- [Task instructions] Filter the listing below, copying every line in which the word "from" appears.

- [Information provided]
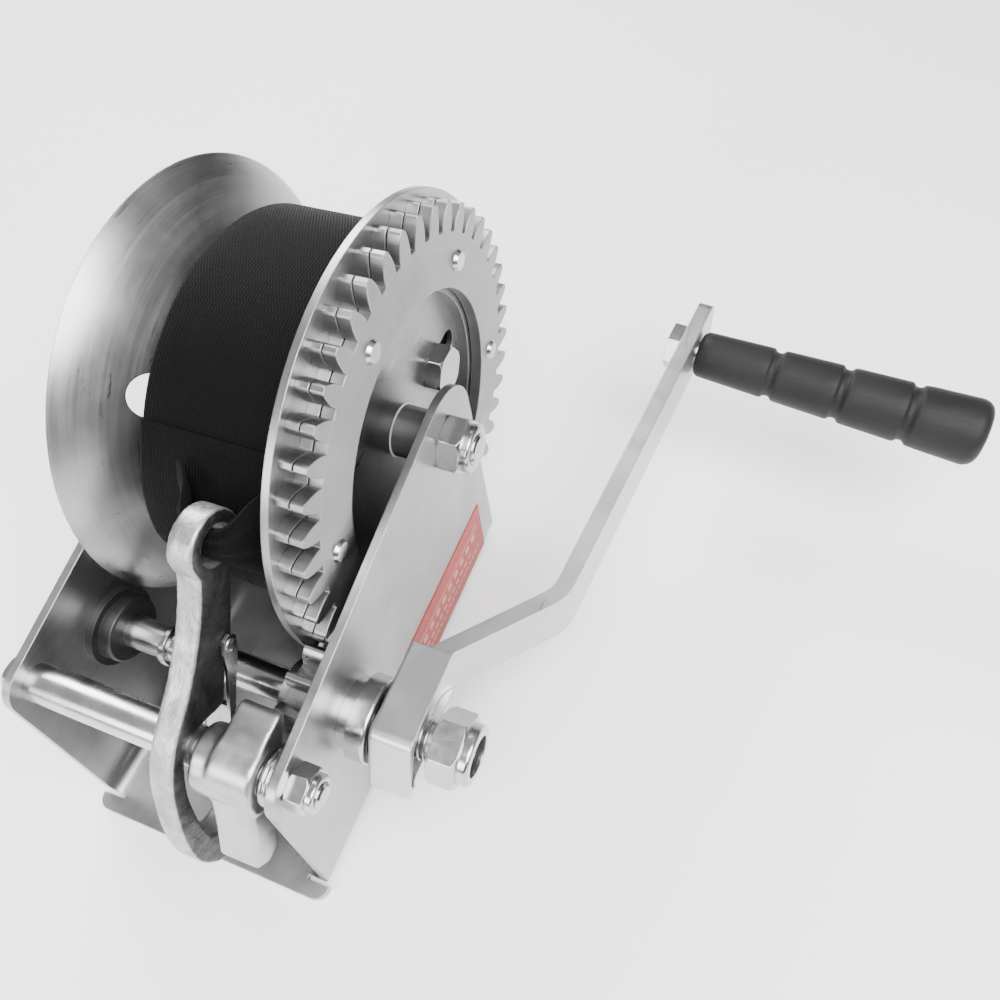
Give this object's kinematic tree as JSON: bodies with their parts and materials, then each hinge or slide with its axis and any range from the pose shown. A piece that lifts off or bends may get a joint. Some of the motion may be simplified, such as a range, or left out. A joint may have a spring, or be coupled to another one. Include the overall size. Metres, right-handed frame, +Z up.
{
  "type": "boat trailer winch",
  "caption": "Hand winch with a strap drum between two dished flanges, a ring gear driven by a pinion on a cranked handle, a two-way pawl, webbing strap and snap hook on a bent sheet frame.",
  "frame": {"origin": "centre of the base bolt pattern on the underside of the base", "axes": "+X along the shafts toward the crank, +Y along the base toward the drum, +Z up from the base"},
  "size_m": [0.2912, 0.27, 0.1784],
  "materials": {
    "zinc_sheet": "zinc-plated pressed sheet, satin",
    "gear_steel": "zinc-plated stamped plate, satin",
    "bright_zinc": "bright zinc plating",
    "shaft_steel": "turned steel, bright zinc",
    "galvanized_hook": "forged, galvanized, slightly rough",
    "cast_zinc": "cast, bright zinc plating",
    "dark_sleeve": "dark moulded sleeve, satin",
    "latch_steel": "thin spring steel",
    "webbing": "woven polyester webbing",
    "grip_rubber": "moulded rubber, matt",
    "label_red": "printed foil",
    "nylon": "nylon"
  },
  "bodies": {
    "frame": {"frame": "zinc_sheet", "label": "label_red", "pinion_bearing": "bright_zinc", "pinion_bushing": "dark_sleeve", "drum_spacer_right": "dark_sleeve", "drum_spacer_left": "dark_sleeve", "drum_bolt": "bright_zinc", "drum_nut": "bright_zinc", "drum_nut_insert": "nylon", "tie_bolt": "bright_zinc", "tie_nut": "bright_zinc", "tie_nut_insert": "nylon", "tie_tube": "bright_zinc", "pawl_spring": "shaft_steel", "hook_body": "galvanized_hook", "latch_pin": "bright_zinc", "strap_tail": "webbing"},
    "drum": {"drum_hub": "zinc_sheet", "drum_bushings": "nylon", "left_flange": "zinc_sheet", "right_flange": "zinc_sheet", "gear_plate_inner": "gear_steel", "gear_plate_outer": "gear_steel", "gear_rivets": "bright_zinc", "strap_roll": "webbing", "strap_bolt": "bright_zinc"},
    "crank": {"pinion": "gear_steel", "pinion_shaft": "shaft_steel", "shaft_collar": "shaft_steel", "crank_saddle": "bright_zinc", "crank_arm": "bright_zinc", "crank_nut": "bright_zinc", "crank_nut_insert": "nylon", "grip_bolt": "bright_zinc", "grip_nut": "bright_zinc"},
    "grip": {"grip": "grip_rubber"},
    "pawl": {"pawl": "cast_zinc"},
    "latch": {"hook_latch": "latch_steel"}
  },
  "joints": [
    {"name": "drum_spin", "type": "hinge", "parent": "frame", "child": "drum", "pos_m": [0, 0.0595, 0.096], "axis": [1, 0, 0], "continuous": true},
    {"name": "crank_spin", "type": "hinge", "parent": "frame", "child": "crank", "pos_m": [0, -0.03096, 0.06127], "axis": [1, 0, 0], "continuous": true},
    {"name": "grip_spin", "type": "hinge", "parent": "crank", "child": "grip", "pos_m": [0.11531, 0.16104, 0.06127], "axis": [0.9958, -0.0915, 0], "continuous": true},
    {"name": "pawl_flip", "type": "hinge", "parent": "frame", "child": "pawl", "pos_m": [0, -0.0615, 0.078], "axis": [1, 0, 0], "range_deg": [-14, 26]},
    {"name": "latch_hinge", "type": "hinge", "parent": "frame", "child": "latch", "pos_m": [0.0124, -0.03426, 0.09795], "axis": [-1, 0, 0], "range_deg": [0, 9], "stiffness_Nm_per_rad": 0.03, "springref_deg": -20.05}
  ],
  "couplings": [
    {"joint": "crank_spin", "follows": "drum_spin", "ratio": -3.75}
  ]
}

- [Exercise solution]
Give this object's kinematic tree as JSON: bodies with their parts and materials, then each hinge or slide with its axis and any range from the pose shown. A piece that lifts off or bends may get a joint. Some of the motion may be simplified, such as a range, or left out. A joint may have a spring, or be coupled to another one. Include the overall size. Metres, right-handed frame, +Z up.
  "frame": {"origin": "centre of the base bolt pattern on the underside of the base", "axes": "+X along the shafts toward the crank, +Y along the base toward the drum, +Z up from the base"},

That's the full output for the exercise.